Turning the SAN ‘Inside-Out’?
An article on eWeek caught my eye this morning. Seanodes, a Paris-based startup, has announced a product which, as they put it, “allows users to share disks and arrays directly attached to, or embedded in servers as if they were part of an external array.” The idea is that just as you use server virtualization to better utilize excess server processor resources, the Seanodes system will allow you to aggregate and better utilize excess directly attached storage.
In general, I’m not a fan of putting a large amount of storage into a server. Typically, I only use internal hard drives to boot the operating system. I put application data on some sort of centralized storage array. I’ve found that while the acquisition costs of external storage arrays are often higher than using internal storage, the flexibility afforded by decoupling storage from the server is invaluable. Lately, I’ve been experimenting with even moving the boot media off the server.

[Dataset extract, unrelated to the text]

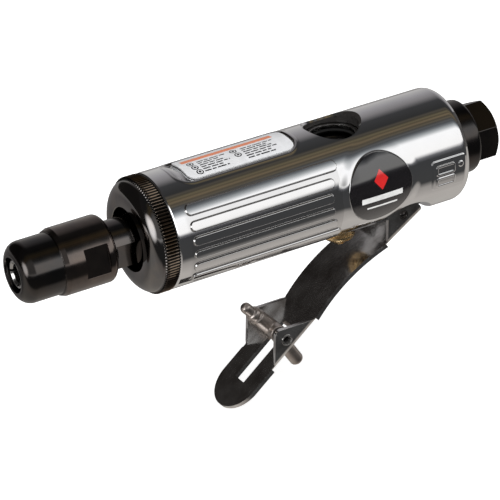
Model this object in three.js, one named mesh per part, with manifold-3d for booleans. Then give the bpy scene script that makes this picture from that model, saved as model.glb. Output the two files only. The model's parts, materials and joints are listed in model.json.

But let’s go back to the Seanodes Exanodes product. At this point it appears to be supported on Linux only and is aimed at cluster computing. Unlike clustered filesystems like IBM’s GPFS or RedHat’s GFS, which allow multiple computers to access the same files, Exanodes works at the block level. The software aggregates bits of storage from all participating nodes, and provides a synthetic hard drive to a using system. This means that while the hard drives may be shared across multiple systems, the data contained within the synthetic hard drive is not shared. While storage capacity is aggregated and distributed, the data still belongs to a single server. It’s just potentially scattered across several servers.
Seanodes has built availability into the system. Every block of data stored inside of Exanodes is replicated across at least two participating nodes. Seanodes calls this RAIN which expands to “Redundant Array of Independent Nodes”. While this insulates data access from a failed or powered-down node, it also cuts available storage capacity by at least half. The redundancy overhead is even higher if you use RAID arrays as the underlying physical storage.
Seanodes has an interesting concept. I can see a fit for it in the commodity Linux cluster space. I’m unconvinced that it is useful in a more general computing environment. Centralized storage is becoming cheaper by the day and decoupling data from the server is the very heart of virtualization.
(Disclaimer: I am basing my analysis on the information published on Seanodes’ website. I have requested their whitepaper, but have not yet received it.)